Google spoke sternly about leaving ALEC not too long ago, accusing the right-wing legislative organization of "literally lying" about climate change -- but Google still contributes to the political campaigns of inveterate climate change deniers, to the tune of almost $100,000 annually over the last seven calendar years, so Sum of Us helps you encourage Google to stop contributing to climate change-denying politicians. Don't worry that you'll accidentally snare the good politician who happens to think climate change is bunk, because climate change deniers also happen to be strict corporatists opposing any "government meddling" (i.e., your meddling, since your government belongs to you) in the "free" markets. I'm sure this is why Google still supports the campaigns of climate change deniers -- because they're more likely to get Google some tax break or other. But, really, they can't have it both ways: supporting corporatists means obstructing any meaningful attempt to deal with rising oceans, destroyed ecosystems, and more extreme weather events.
Meanwhile, Mary McDonald of Lexington, KY has started a petition on Change.org asking President Obama to pardon Aaron Glasscock, a pre-med student aiming to become a pediatrician, instead convicted of conspiracy to distribute cocaine in late 1999 with a sentence of 30 years without parole. Why? Because it sure looks like Mr. Glasscock's father and friend framed him -- his father, with whom Mr. Glasscock had very limited contact for many years, offered him a free spring break trip to Florida to Mr. Glasscock if he would drive said friend to Florida to look at houses to flip and then drive him back, with some $900,000 in the truck's second tank all set to buy cocaine with. Mr. Glasscock has been a model prisoner over the last 15 years, having kept himself busy enough with coursework and activities and jobs to make you think he'll have an easier time making it on the outside than most, and though he may disagree, I think we should blame wrongdoers more than the people unwittingly caught up in their wrongdoing. You can argue for his pardon and release here.

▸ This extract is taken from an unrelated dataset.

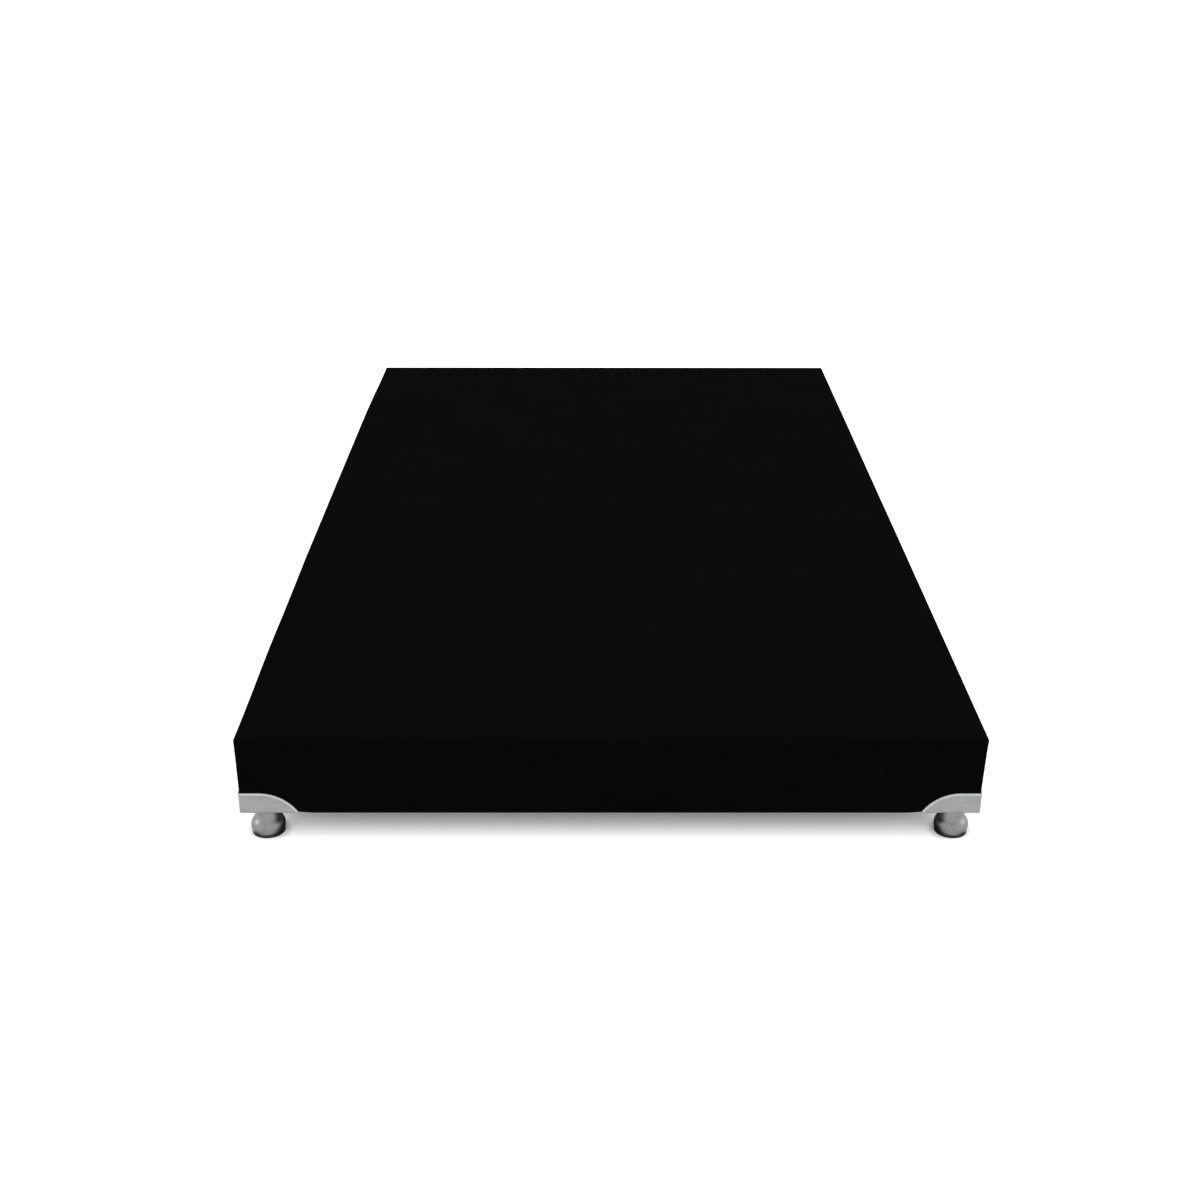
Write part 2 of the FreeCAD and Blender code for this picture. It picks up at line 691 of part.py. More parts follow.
def make_guard_screws():
    """Pan-head screws up through each guard's plate into the rails."""
    screw = fastener("one_guard_screw", GUARD_SCREW, sunk=False)
    far, near = value("guard_screw_far"), value(RAIL_MIDDLE)
    half_x, half_y, z = value("width / 2"), value("length / 2"), value("floor_gap")
    places = []
    for sx, sy, _ in GUARDS.values():
        for in_x, in_y in ((far, near), (near, far)):
            places.append(driven(sx * (half_x - in_x), sy * (half_y - in_y), z, (0, 0, 1)))
    group("guard_screws", screw, places)


def one_staple():
    """A wire staple whose crown lies along X at the origin, with its legs down."""
    body = doc.addObject("PartDesign::Body", "one_staple")
    half, inner = STAPLE["crown"] / 2, STAPLE["crown"] / 2 - STAPLE["wire"]
    thick, leg = STAPLE["crown_thick"], STAPLE["leg"]
    loop = [(-half, 0), (-half, -leg), (-inner, -leg), (-inner, -thick)]
    loop += [(inner, -thick), (inner, -leg), (half, -leg), (half, 0)]
    sketch = sketch_on(body, "staple_outline", "XZ_Plane")
    add_loop(sketch, [(str(x), str(z)) for x, z in loop])
    pad(body, sketch, str(STAPLE["wire"]), both_ways=True)
    return body


def staple_row(inset, start_gap, pitch, z, legs_up):
    """Placements round the four sides, each crown along its own side."""
    half_x, half_y = value("width / 2"), value("length / 2")
    flip = FreeCAD.Rotation(Vector(1, 0, 0), 180 if legs_up else 0)
    quarter = FreeCAD.Rotation(Vector(0, 0, 1), 90)
    places = []
    for side in (-1, 1):
        run = half_x - start_gap
        for x in spread(-run, run, round(2 * run / pitch) + 1):
            places.append(FreeCAD.Placement(Vector(x, side * (half_y - inset), z), flip))
        run = half_y - start_gap
        for y in spread(-run, run, round(2 * run / pitch) + 1):
            spot = Vector(side * (half_x - inset), y, z)
            places.append(FreeCAD.Placement(spot, quarter.multiply(flip)))
    return places


def make_staples():
    """Staples that hold the band and dust cover under the rails, and the deck on top of them."""
    staple = one_staple()
    middle = value(RAIL_MIDDLE)
    past_guard = value("guard_reach") + GUARD_CLEAR
    under = value(DUST_Z) - STAPLE["crown_thick"]
    below = staple_row(middle, past_guard, ROW_PITCH, under, legs_up=True)
    above = staple_row(middle, past_guard / 2, DECK_PITCH, value(PAD_Z), legs_up=False)
    group("staples", staple, below + above)


# ---------------------------------------------------------------- build and write


def check_all():
    """Stops on any object that failed to build, and on any sub-part without a sound shape."""
    doc.recompute()
    for thing in doc.Objects:
        if "Invalid" in thing.State or "Error" in thing.State:
            raise RuntimeError(f"{thing.Name} failed: {thing.State}")
    for node in sub_parts:
        if node.Shape.isNull() or not node.Shape.isValid() or not node.Shape.Solids:
            raise RuntimeError(f"{node.Label} has no sound shape")


def write_all():
    """Writes each sub-part to parts/LABEL.step, after clearing the files of an earlier build."""
    os.makedirs("parts", exist_ok=True)
    for old in os.listdir("parts"):
        os.remove(os.path.join("parts", old))
    for node in sub_parts:
        node.Shape.exportStep(os.path.join("parts", f"{node.Label}.step"))
    print(len(sub_parts), "sub-parts written")


fill_sheet()
make_rails()
make_slats()
make_foot_blocks()
make_deck()
make_tee_nuts()
make_feet()
make_guards()
make_cover_and_wadding()
make_dust_cover()
make_frame_screws()
make_nails()
make_guard_screws()
make_staples()
check_all()
write_all()
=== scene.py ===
"""A low upholstered platform base, 1.05 m wide and 1.9 m long, on six screw-in feet.

It follows the base as it is put together: timber frame, fasteners, feet, padding, cover, corner
guards and dust cover. All sizes are metres, in the frame's own axes, with the front at -Y.
"""

import json
import math

import bmesh
import bpy
from mathutils import Matrix, Vector, noise

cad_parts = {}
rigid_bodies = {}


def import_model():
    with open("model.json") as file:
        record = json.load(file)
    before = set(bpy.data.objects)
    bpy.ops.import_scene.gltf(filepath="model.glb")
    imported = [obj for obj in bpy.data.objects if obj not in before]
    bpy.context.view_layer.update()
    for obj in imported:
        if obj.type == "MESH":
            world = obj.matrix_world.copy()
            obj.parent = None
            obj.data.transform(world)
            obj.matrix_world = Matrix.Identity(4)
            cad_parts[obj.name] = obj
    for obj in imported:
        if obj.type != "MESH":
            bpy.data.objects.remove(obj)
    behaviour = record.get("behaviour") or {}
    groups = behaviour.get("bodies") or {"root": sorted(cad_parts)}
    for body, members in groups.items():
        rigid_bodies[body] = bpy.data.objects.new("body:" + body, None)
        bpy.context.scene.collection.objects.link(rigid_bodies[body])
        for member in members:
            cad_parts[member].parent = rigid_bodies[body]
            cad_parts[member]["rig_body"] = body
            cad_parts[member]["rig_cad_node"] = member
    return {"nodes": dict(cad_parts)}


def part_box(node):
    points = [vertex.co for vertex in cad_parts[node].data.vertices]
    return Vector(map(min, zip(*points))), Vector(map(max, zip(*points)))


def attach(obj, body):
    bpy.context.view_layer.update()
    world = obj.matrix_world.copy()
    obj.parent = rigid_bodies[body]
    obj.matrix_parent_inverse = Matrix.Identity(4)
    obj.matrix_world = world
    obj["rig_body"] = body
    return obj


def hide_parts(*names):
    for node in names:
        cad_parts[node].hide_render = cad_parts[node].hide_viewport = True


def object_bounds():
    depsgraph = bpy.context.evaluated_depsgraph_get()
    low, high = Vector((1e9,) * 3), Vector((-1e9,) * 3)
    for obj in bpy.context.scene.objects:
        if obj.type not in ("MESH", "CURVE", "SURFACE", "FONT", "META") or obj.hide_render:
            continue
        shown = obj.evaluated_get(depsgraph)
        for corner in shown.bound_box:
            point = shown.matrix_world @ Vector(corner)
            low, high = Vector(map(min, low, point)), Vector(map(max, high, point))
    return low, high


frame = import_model()
nodes = frame["nodes"]
cad_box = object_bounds()

# ------------------------------------------------------------------ viewpoint
# The base is seen as a shop would show it: from eye height, three metres in front of its short end,
# a little left of its middle.

EYE = (-0.021, -3.016, 1.2774)
EYE_DOWN = math.radians(23.54)
EYE_RIGHT = math.radians(0.17)
EYE_TILT = math.radians(0.09)

camera = bpy.data.objects.new("camera", bpy.data.cameras.new("camera"))
camera.data.sensor_width = 36
camera.data.lens = 50.4
turn = Matrix.Rotation(-EYE_RIGHT, 4, "Z") @ Matrix.Rotation(math.pi / 2 - EYE_DOWN, 4, "X")
camera.matrix_world = Matrix.Translation(EYE) @ turn @ Matrix.Rotation(EYE_TILT, 4, "Z")
bpy.context.scene.collection.objects.link(camera)
bpy.context.scene.camera = camera

# ------------------------------------------------------------------ timber frame
# Planed softwood rails, ledgers, slats and foot blocks, screwed and nailed together and left bare.
# Each board is finished where it stands, with its grain along its length.


def add(tree, kind, inputs=None, **settings):
    """A shader node. inputs maps a socket to another node's output or to a plain value."""
    made = tree.nodes.new(f"ShaderNode{kind}")
    for name, value in settings.items():
        setattr(made, name, value)
    for socket, value in (inputs or {}).items():
        if isinstance(value, bpy.types.NodeSocket):
            tree.links.new(value, made.inputs[socket])
        else:
            made.inputs[socket].default_value = value
    return made


def math_of(tree, operation, first, second=0.0, third=0.0):
    """The result of one sum, where each term is a number or another node's output."""
    return add(tree, "Math", {0: first, 1: second, 2: third}, operation=operation).outputs[0]


def vector_of(tree, operation, first, second):
    """The result of one sum on vectors."""
    return add(tree, "VectorMath", {0: first, 1: second}, operation=operation).outputs[0]


def mix_of(tree, share, first, second):
    """A colour between two others."""
    mix = add(tree, "Mix", {0: share, 6: first, 7: second}, data_type="RGBA", clamp_factor=True)
    return mix.outputs[2]


def ramp_of(tree, value, low, high):
    """0 below low and 1 above high, with a smooth change between."""
    sockets = {0: value, 1: low, 2: high}
    return add(tree, "MapRange", sockets, interpolation_type="SMOOTHSTEP").outputs[0]


def noise_of(tree, place, scale, detail=2.0, roughness=0.5):
    """A grey noise, from 0 to 1."""
    sockets = {"Vector": place, "Scale": scale, "Detail": detail, "Roughness": roughness}
    return add(tree, "TexNoise", sockets).outputs[0]


def effect(name, takes):
    """A shader node group that gives a surface. takes is a list of (socket, kind, default)."""
    tree = bpy.data.node_groups.new(name, "ShaderNodeTree")
    gives = [("Color", "Color", None), ("Rough", "Float", None), ("Height", "Float", None)]
    for way, sockets in (("INPUT", takes), ("OUTPUT", gives)):
        for socket, kind, default in sockets:
            made = tree.interface.new_socket(socket, in_out=way, socket_type=f"NodeSocket{kind}")
            if default is not None:
                made.default_value = default
    return tree, tree.nodes.new("NodeGroupInput").outputs, tree.nodes.new("NodeGroupOutput").inputs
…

Finally, if you've missed previous opportunities to tell the FCC to reject the proposed Comcast/Time-Warner merger, then Free Press helps you do that. Do not be swayed by Comcast's promise to keep net neutrality protections in place -- they should be doing that anyway because it's the right thing to do, and anyway they're only making that promise until 2018, possibly hoping for another good midterm cycle for Republicans during that time. (Don't laugh: the 2010 cycle coincided with weak net neutrality rules easily discarded by the courts, almost like that was the idea.) And if Comcast takes over Time-Warner, they'll control the vast majority of the cable TV market in America, which means they'll be able to cut jobs (in the new, "streamlined" corporation resulting from the merger) and jack up prices pretty much at will -- and we'll never have the high-speed internet that results from actual competition, whether that's actual competition between corporations or actual competition between corporations and municipalities. To Comcast, one must always say: how much is enough?